At this stage of her life, one of Winters’s pressing problems is avoiding her old movies. Asked if she ever sees them, she fairly shouts, “Never!” Then she remembers that last year she was a reluctant guest of honor at a Shelley Winters retrospective, one of a series of film weekends held in Tarrytown by Judith Crist, the critic. “I had to sit there, like three times a day,” she wails, “and I had to watch myself get older and older and fat. It was terrible. I thought, ‘Oh, God, I’ll never do this one again.’ ” 
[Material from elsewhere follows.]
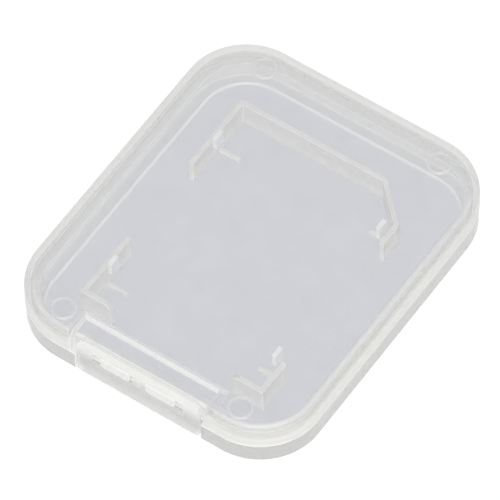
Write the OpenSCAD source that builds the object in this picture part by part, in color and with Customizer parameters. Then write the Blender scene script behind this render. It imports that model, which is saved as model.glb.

Prodded, she will grant that it was a celebration of some things well done and that even she could muster a swell of pride at her professional past. But, snuggling under the blanket, momentarily forgetting that she is the author of a large, expensive volume of reminiscences, she confided that it was important to realize one thing: “When you come right down to it, my mind doesn’t go to the past at all.”